Abstract

In a real life decision making, the experience and judgment of experts (or decision makers) represent an effective way to resolve non-structural, or qualitative, or combined qualitative and quantitative decision problems (Saaty, 1980; Xu, 1988). Pairwise comparisons, also known as preference relations, are often used by decision makers to compare a set of decision alternatives with respect to a pre-determined criterion. An ideal process of decision making might wish that each individual reason rationally and the group of all the decision makers cooperates harmonically. In other words, the ideal scenario is that the judgment of each individual decision maker is consistent, and the group of the decision makers reaches good consensus.
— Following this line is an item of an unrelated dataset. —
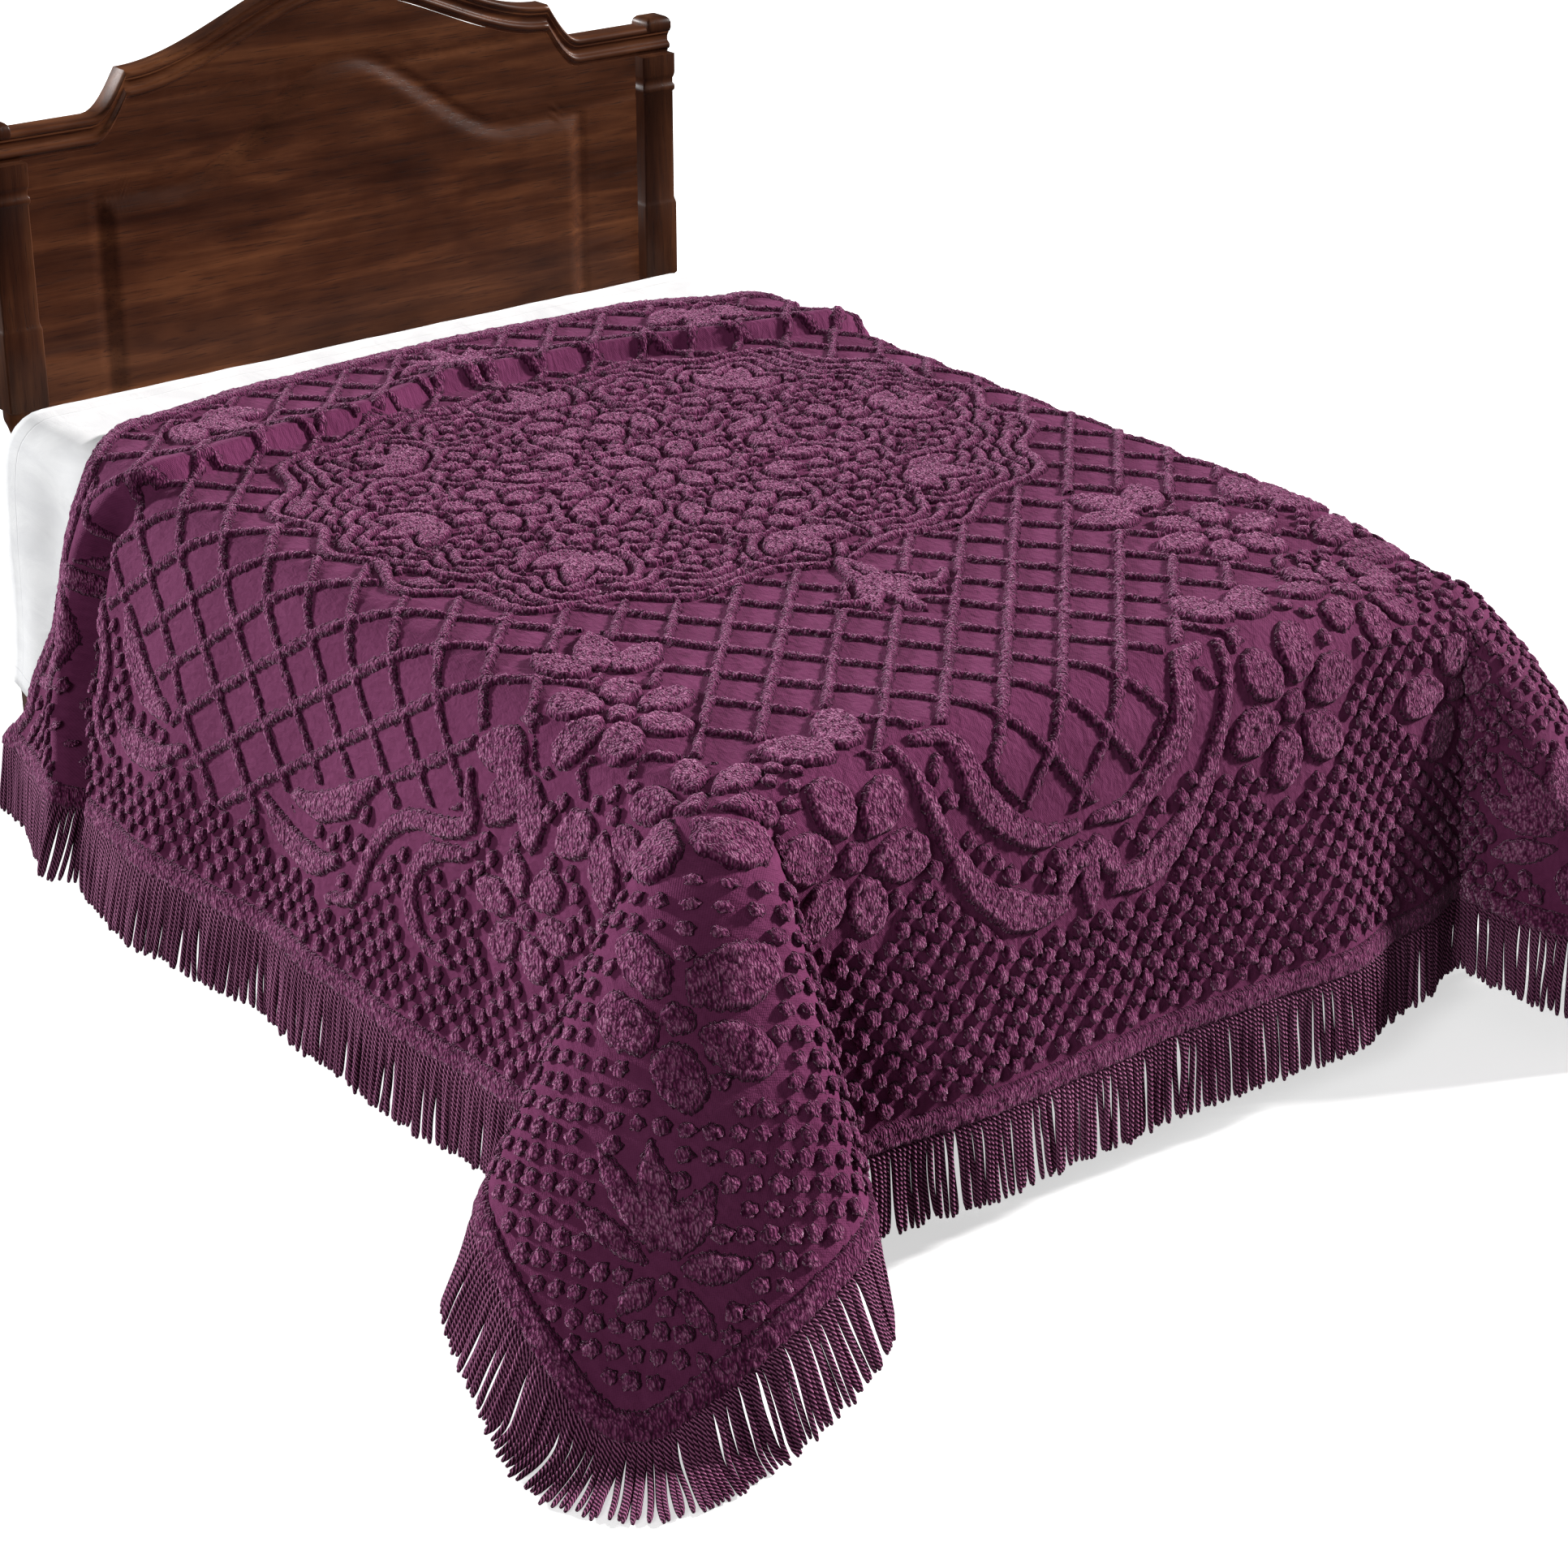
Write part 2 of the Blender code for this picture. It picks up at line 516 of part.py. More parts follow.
def build():
    for old in list(bpy.data.objects):
        bpy.data.objects.remove(old, do_unlink=True)
    parts = bpy.data.collections.new("Chenille bedspread on a bed")
    joined = bpy.data.collections.new("Joined shapes")
    for group in (parts, joined):
        bpy.context.scene.collection.children.link(group)

    plum = material("plum chenille", (0.105, 0.022, 0.075), 0.85)
    cord = material("plum cord", (0.115, 0.026, 0.082), 0.75)
    white = material("white cotton", (0.82, 0.82, 0.83), 0.8)
    ticking = material("ticking", (0.78, 0.77, 0.74), 0.85)
    mahogany = material("mahogany", (0.055, 0.018, 0.010), 0.35)

    make_bedspread(plum, parts)
    make_fringe(cord, parts)
    make_sheet(white, parts)
    make_mattress(ticking, parts)
    make_frame(mahogany, ticking, parts)
    make_headboard(mahogany, parts)
    for side, name in ((-1, "post_left"), (1, "post_right")):
        for shape in make_post(name, side, mahogany, parts):
            parts.objects.unlink(shape)
            joined.objects.link(shape)
    stand_on_origin(parts)


build()
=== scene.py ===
"""A plum chenille bedspread with a corded fringe, draped over a plain double bed.

Metres, +Z up. X runs across the bed, Y from its foot to its head. The bedspread and all that is tufted on it
are set out on the flat cloth, across from its middle and along from the mattress's foot edge, then laid.
"""

import math

import bmesh
import bpy
import numpy as np
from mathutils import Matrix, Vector


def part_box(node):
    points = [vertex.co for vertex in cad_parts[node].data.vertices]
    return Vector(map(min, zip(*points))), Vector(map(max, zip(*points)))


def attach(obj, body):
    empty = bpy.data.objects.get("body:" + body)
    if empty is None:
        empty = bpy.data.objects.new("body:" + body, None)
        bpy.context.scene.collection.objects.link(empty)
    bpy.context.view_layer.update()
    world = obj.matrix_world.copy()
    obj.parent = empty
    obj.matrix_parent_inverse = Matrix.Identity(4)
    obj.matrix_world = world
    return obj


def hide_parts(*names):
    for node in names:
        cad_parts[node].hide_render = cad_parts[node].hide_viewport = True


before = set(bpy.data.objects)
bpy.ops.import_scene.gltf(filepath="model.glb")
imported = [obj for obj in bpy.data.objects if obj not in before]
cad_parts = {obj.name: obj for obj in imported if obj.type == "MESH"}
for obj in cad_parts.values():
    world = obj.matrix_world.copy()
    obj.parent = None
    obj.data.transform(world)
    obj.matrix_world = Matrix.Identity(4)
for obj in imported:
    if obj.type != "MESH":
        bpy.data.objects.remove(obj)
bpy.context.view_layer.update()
chance = np.random.default_rng(11)

foot_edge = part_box("mattress")
PLACE = np.array(((foot_edge[0][0] + foot_edge[1][0]) / 2, foot_edge[0][1], 0.0))   # middle of the foot edge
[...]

Then, on the basis of the ideal consistency and consensus, the total amount of information of the individual judgments is aggregated so that the optimized decision can be obtained. However, in reality there is so much complex, uncertain information involved, while the available knowledge is limited and human rationality is bounded. Therefore, it is hard for experts to present precise, consistent judgments; and it is difficult for them to achieve an optimized decision making. Consequently, experts have to rely on incomplete, uncertain, approximately consistent judgments to reach their locally optimal decisions instead of possibly global optimal alternatives. Because of this reason, the theory of expert decision making under uncertainty represents an important scientific focus in the area of decision analysis.